Cow crosses road, conversation follows: “Cows should cross! Yes, we should all cross, just like the sacred cows! Cross to the other side of consciousness!” Etc. Some of the conversations I overhear or (gack!) am even involved in, would curdle your coffee. The danger of falling into the trap of overgeneralizing random events for the sake of so-called enlightenment looms at all times in life, I find, not just here, but this personality quirk (or whatever it is) was, it seems, born or at least weaned in Rishikesh and festers here like a perpetually infected sore.
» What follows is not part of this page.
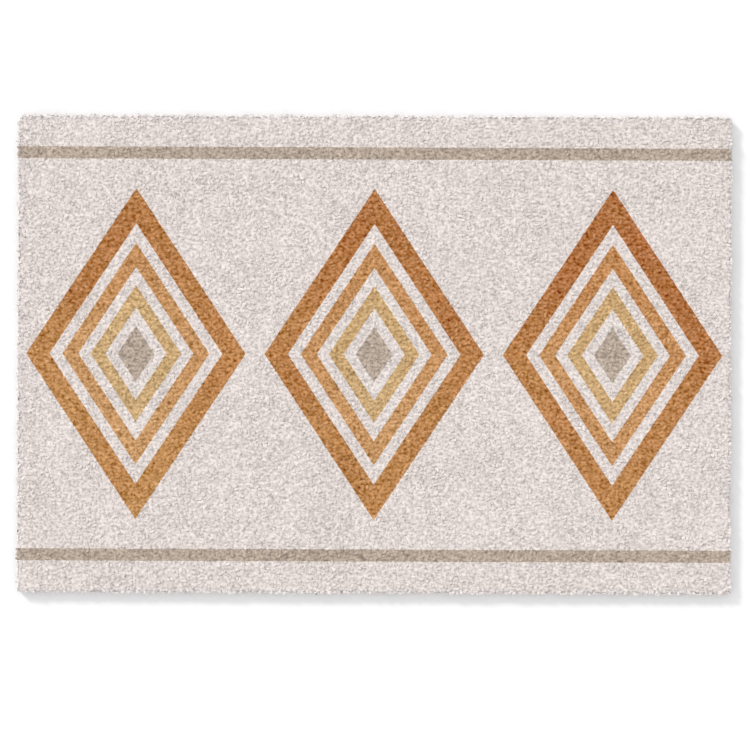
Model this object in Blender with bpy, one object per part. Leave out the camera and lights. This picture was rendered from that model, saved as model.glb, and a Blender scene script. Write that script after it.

Some of these people are really tripping, basically. But not really. If you tried tripping here, the smells would really get to you. I understand at one point, weed was plentiful here and smoked openly, but I’m not seeing it now. Though I once met some very well educated Indian dudes in a restaurant and one of them stepped outside to smoke some “hashish” while the other one explained its soporific effects to me and exclaimed what a shame it was that one wasn’t allowed to smoke it indoors anymore, like a regular cigarette. An odd conversation for many reasons—the first being he seemed to think smoking weed was something Indians had made up and kept secret all these years, and the second being that no significant odor emanated from said cigarette, so I’m guessing it was some pretty mild weed, and not what we call hashish at all. Anyone with more hash experience than I, feel free to comment here and set me straight.

In a conversation with the only truly likeable tourist here, a fifty year old Irish dude named Kevin, I informed him that Americans have no idea India is a vacation resort. He thought that was funny, since it so obviously is. So anyway, I found a hotel room with a lamp shade. Yes, I eat my words yet again. It overlooks the Ganges, which is like any old river, except it has sandy beaches, all of which have been exploited as tent camps for river rafters and beach volleyball enthusiasts. It also overlooks a restaurant that also overlooks the Ganges. I’m going to sit there a lot and work on this book. I got out of my rugged backpacker gear and bought some fun resort clothes and started going with the flow, what the hell. By the way, there is a "rainbow gathering" in a forest near haridwar, so this place may be more full of colorful and filthy characters than usual.